Qui a lu les œuvres précédentes et est familiarisé avec cette langue maintes fois définie sui generis, avec ces expressions spécifiques qui forment aujourd'hui un véritable répertoire, se retrouvera ici en pays connu. Mais dans ce nouveau texte, la femme réelle se veut plus évidente et 'écriture symbolique est parcourue, trouée, dirait Lejeune, d'éclairs tranchants, touchants aussi, de réalité qui enracinent l'auto(bio)graphie dans une violence parfaitement crédible : extraits bruts de la vie quotidienne, comme le sont les paroles resurgies d'un père, un ciel entraperçu, le souvenir d'un film, l'achat d'un vêtement, la conduite de la voiture sur une route de campagne… La vie réelle ne cesse d'affleurer dans un discours parfois sentencieux, elle perce la réflexion sur soi. Le fait de se penser et se dire n'empêche le regard sur l'autre pas plus qu'elle n'occulte la vision terrifiante de la mondialisation.
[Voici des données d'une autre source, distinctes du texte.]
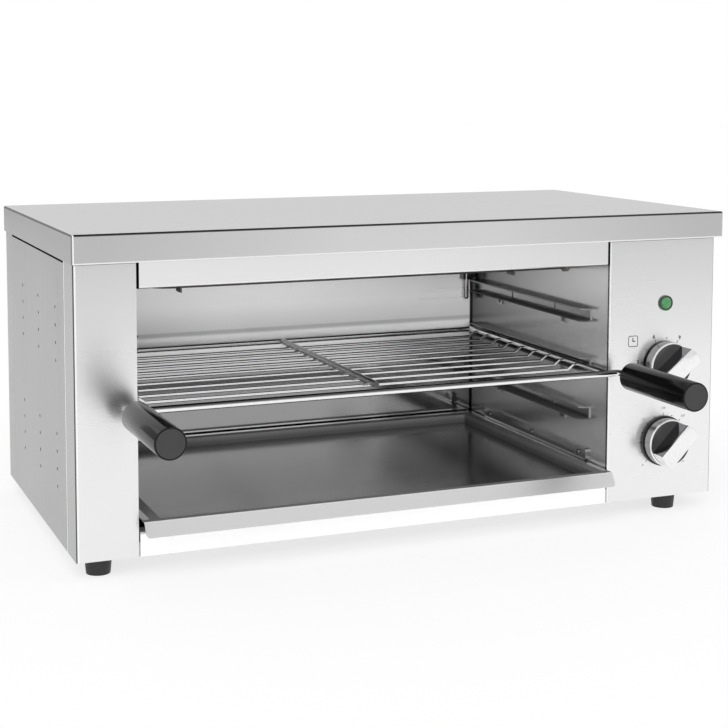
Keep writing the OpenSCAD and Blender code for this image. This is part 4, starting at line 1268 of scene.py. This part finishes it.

Pour Claire Lejeune, toute révolution personnelle est aussi une manière de dénoncer les impostures du religieux et du politique, de désigner l'horreur de la pensée unique. Tout compte fait, en finir avec l'action mortifère de la passion qui veut durer, c'est restaurer l'amour, lui rendre la parole.

Et de citer Lacan : «La seule chose qu'on puisse faire d'un peu sérieux, c'est la lettre d'amour.»